[GIVEN INSTRUCTION] The listing below holds a line with "on the ground" and a later line with "cad_parts[node].hide_render = cad_parts[node].hide_viewport". Write out those two lines and every line between them, exactly, and nothing else.

»»

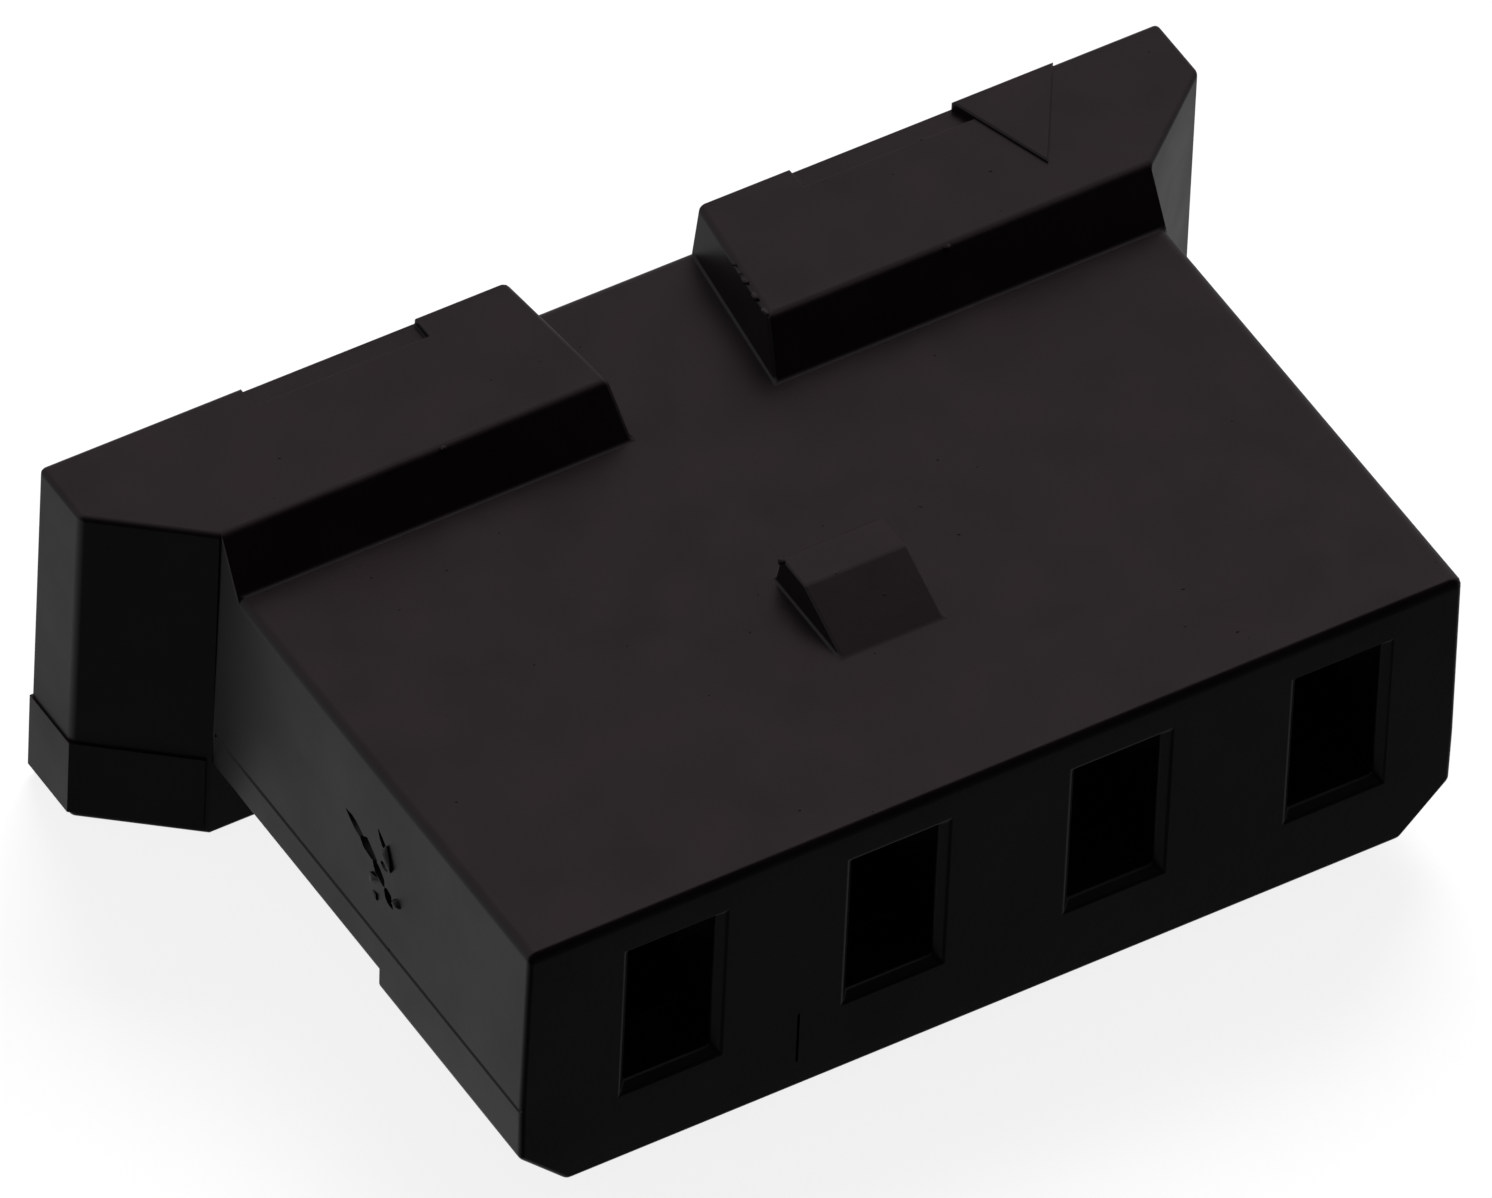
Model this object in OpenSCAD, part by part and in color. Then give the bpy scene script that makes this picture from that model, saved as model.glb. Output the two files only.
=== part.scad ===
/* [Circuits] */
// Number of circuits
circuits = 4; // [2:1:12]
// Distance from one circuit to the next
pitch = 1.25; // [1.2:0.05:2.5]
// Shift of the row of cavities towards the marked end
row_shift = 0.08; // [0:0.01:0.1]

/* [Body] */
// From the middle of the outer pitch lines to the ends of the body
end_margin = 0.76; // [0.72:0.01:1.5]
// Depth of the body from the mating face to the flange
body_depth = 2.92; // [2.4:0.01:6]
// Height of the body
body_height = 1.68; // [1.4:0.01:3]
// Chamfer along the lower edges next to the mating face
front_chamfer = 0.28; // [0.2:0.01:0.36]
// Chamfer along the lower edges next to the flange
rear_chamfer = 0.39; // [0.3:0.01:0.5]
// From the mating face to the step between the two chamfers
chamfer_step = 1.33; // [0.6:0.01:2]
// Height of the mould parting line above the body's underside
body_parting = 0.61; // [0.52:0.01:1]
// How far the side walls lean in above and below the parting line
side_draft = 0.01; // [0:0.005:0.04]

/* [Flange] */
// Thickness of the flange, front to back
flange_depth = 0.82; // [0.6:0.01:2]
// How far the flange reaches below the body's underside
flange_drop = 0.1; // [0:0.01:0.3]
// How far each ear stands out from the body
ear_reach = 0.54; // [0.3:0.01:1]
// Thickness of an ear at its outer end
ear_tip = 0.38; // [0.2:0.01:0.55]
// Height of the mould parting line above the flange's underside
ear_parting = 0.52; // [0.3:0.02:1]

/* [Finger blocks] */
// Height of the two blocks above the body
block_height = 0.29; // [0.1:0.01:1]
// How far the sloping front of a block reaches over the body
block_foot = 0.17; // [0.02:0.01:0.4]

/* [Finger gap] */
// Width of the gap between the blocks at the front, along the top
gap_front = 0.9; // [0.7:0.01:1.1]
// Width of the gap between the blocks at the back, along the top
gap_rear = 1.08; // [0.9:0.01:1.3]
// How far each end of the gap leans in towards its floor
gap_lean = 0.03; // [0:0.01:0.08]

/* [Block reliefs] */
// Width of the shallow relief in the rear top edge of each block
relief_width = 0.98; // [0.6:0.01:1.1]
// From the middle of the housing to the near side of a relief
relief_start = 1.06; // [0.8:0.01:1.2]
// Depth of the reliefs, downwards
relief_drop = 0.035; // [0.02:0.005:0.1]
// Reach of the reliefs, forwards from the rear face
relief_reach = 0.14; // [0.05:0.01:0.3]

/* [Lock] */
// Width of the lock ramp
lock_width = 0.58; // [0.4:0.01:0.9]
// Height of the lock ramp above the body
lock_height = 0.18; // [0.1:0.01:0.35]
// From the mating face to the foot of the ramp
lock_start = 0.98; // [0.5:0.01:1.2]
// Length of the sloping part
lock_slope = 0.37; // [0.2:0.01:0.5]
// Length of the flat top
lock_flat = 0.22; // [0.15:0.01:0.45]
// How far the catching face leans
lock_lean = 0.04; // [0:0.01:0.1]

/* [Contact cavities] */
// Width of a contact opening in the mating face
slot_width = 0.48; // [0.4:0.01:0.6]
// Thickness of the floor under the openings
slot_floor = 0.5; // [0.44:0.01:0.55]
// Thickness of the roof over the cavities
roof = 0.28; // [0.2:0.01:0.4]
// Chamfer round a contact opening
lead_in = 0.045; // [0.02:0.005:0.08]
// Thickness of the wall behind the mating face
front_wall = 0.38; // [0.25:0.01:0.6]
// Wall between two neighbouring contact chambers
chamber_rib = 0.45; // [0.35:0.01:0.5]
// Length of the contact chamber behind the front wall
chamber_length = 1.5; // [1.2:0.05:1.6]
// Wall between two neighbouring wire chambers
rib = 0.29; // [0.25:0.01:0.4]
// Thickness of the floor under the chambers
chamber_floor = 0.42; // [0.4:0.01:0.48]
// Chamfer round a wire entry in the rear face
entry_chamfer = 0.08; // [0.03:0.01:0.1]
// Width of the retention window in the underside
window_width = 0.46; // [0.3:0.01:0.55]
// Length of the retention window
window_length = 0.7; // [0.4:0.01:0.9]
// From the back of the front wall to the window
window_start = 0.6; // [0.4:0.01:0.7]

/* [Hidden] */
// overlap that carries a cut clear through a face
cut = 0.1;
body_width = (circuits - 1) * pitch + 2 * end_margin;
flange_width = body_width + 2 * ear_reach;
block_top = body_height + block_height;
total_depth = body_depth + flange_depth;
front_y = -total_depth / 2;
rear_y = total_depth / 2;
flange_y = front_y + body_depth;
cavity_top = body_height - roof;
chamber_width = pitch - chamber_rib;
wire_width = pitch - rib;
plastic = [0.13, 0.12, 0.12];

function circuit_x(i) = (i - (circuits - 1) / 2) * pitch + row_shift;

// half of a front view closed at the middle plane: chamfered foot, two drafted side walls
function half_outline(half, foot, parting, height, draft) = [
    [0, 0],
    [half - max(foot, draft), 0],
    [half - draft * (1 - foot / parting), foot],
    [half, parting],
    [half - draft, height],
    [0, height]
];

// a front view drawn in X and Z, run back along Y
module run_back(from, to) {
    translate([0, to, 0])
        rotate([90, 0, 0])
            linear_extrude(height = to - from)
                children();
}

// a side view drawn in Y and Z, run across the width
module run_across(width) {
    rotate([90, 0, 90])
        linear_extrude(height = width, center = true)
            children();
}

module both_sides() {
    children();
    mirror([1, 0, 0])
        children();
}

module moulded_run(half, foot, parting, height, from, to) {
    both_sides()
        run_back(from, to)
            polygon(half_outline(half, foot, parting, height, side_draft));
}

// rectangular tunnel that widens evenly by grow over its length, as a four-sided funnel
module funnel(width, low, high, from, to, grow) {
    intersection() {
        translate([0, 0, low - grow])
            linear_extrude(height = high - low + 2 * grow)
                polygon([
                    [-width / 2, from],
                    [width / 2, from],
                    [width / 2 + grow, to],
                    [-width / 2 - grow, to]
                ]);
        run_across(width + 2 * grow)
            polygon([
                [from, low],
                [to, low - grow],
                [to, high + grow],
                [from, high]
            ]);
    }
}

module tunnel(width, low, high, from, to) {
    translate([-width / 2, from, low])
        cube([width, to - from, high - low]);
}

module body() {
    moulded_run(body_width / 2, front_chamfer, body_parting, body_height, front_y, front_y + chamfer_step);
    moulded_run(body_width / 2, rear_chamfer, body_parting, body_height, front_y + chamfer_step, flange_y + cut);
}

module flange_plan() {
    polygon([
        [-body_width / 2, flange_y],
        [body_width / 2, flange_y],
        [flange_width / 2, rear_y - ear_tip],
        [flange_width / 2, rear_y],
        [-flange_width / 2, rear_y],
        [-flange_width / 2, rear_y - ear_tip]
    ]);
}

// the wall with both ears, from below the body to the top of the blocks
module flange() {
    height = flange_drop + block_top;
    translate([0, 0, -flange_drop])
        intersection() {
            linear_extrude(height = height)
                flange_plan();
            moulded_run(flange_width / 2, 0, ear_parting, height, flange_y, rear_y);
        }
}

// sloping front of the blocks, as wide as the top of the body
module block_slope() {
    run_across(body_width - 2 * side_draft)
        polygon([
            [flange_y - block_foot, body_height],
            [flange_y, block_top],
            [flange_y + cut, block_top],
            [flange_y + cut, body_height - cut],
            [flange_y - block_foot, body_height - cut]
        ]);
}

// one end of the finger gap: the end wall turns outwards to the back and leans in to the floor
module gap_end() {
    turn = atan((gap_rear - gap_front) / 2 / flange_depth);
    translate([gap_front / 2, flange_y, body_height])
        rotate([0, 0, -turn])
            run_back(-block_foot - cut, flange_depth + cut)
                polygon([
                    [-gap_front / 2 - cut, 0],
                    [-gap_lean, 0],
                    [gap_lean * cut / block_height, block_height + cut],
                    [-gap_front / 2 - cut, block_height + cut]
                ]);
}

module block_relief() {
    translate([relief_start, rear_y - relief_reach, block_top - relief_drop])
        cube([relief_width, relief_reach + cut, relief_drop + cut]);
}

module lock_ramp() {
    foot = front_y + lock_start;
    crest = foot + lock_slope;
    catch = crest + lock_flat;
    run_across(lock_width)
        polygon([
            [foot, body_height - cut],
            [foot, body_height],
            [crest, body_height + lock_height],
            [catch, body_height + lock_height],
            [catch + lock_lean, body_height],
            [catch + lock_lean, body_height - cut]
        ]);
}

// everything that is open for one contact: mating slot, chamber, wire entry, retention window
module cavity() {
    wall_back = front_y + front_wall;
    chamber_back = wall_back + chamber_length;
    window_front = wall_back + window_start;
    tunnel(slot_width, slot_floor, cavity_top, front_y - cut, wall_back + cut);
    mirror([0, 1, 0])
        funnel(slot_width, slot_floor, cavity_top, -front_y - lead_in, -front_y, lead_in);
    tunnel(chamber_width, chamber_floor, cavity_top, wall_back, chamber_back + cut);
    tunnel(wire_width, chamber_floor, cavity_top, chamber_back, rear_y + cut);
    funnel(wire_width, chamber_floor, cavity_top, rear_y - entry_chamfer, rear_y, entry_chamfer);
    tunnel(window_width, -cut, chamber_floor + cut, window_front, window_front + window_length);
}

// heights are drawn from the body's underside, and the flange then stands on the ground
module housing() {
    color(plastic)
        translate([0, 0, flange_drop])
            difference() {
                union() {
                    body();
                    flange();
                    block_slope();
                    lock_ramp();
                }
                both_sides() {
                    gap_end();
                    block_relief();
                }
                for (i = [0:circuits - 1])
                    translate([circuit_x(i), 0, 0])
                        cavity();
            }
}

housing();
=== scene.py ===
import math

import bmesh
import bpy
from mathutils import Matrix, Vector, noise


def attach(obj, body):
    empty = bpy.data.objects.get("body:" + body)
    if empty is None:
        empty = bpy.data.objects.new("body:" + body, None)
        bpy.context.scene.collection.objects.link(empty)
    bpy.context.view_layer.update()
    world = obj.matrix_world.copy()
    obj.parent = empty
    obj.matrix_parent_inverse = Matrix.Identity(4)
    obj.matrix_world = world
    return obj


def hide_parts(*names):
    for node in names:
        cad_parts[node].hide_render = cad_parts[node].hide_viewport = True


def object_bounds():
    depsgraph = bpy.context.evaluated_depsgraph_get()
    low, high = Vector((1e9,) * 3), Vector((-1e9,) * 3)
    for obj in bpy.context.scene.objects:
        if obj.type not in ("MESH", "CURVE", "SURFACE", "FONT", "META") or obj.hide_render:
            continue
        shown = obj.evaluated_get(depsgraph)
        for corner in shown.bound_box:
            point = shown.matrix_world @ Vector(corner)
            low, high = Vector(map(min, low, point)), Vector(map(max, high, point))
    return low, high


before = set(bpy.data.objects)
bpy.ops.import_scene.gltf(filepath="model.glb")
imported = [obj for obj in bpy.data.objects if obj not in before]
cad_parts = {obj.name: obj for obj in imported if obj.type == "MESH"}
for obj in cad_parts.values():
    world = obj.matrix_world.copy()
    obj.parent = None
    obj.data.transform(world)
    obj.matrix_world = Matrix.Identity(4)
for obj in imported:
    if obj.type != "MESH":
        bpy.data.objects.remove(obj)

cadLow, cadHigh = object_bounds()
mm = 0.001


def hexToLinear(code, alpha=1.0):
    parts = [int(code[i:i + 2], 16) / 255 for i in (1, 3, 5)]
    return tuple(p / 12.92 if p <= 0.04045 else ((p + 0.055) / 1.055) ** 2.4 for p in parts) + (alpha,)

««
»»

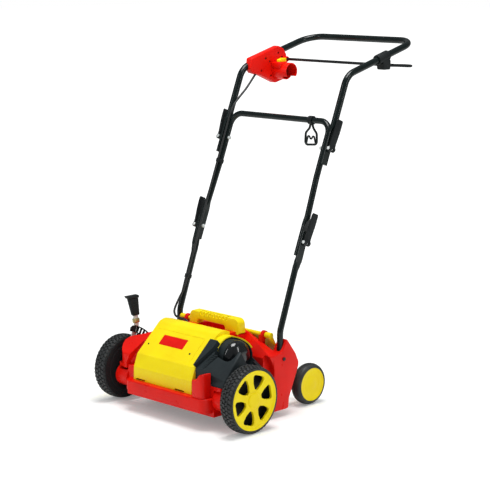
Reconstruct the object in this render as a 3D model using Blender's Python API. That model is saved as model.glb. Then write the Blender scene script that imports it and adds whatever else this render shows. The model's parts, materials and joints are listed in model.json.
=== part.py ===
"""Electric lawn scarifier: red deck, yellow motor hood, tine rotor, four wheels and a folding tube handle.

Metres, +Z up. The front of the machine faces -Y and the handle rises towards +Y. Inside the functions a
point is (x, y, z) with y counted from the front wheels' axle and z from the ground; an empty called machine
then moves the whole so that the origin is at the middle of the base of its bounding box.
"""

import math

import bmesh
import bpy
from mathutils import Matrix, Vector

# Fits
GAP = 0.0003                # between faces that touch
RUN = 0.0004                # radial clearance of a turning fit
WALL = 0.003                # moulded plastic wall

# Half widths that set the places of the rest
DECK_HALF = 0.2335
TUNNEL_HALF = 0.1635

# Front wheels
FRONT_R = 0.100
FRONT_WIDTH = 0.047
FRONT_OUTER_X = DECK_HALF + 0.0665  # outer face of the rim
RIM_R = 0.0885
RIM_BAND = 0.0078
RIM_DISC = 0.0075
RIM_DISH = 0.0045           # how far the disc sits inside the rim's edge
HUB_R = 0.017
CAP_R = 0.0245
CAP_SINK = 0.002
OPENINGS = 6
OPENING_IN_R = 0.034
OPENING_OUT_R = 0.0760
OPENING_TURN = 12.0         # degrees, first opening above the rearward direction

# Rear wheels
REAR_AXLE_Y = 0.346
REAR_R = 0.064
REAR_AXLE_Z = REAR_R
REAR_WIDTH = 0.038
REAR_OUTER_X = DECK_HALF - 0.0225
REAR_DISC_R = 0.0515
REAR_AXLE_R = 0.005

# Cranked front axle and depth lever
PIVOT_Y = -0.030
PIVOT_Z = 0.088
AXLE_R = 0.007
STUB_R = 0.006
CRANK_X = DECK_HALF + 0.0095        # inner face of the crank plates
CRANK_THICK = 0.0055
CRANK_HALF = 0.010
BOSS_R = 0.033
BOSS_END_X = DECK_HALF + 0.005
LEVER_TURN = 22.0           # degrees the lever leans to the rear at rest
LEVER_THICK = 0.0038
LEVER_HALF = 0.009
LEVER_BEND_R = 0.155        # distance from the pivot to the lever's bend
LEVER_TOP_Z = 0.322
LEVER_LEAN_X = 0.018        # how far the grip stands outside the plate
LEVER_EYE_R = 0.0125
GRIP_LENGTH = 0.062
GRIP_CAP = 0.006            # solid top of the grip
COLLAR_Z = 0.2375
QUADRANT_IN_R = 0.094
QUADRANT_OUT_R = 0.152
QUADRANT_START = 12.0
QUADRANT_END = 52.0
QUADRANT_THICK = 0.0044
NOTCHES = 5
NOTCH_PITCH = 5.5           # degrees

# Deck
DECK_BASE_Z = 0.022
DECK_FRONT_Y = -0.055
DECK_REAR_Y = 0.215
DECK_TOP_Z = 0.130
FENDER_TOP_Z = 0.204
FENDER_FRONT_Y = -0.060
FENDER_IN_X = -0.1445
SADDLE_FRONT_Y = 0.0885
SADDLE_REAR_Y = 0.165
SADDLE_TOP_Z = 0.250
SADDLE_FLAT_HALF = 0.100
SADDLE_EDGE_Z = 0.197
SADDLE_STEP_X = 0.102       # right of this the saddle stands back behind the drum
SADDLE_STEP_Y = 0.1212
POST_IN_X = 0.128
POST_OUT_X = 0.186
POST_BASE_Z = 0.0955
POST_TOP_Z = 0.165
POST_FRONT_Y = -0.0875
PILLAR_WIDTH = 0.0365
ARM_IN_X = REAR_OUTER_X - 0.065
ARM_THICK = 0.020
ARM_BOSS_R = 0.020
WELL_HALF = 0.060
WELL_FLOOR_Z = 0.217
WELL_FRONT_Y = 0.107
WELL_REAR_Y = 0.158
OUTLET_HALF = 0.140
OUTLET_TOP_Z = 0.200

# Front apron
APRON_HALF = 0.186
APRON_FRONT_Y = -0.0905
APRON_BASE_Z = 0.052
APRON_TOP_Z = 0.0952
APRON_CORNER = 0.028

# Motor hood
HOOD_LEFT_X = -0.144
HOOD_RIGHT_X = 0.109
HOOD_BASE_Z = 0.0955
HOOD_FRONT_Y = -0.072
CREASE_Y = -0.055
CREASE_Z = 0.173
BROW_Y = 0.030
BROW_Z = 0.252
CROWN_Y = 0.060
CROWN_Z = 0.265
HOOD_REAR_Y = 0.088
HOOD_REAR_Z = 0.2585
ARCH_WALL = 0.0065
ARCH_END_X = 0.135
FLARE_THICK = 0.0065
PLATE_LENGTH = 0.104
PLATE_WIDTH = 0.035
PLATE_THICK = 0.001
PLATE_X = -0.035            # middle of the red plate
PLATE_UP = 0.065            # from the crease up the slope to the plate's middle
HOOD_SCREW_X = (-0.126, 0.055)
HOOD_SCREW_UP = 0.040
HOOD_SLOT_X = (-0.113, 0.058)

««

[EXERCISE OUTPUT]
// heights are drawn from the body's underside, and the flange then stands on the ground
module housing() {
    color(plastic)
        translate([0, 0, flange_drop])
            difference() {
                union() {
                    body();
                    flange();
                    block_slope();
                    lock_ramp();
                }
                both_sides() {
                    gap_end();
                    block_relief();
                }
                for (i = [0:circuits - 1])
                    translate([circuit_x(i), 0, 0])
                        cavity();
            }
}

housing();
=== scene.py ===
import math

import bmesh
import bpy
from mathutils import Matrix, Vector, noise


def attach(obj, body):
    empty = bpy.data.objects.get("body:" + body)
    if empty is None:
        empty = bpy.data.objects.new("body:" + body, None)
        bpy.context.scene.collection.objects.link(empty)
    bpy.context.view_layer.update()
    world = obj.matrix_world.copy()
    obj.parent = empty
    obj.matrix_parent_inverse = Matrix.Identity(4)
    obj.matrix_world = world
    return obj


def hide_parts(*names):
    for node in names:
        cad_parts[node].hide_render = cad_parts[node].hide_viewport = True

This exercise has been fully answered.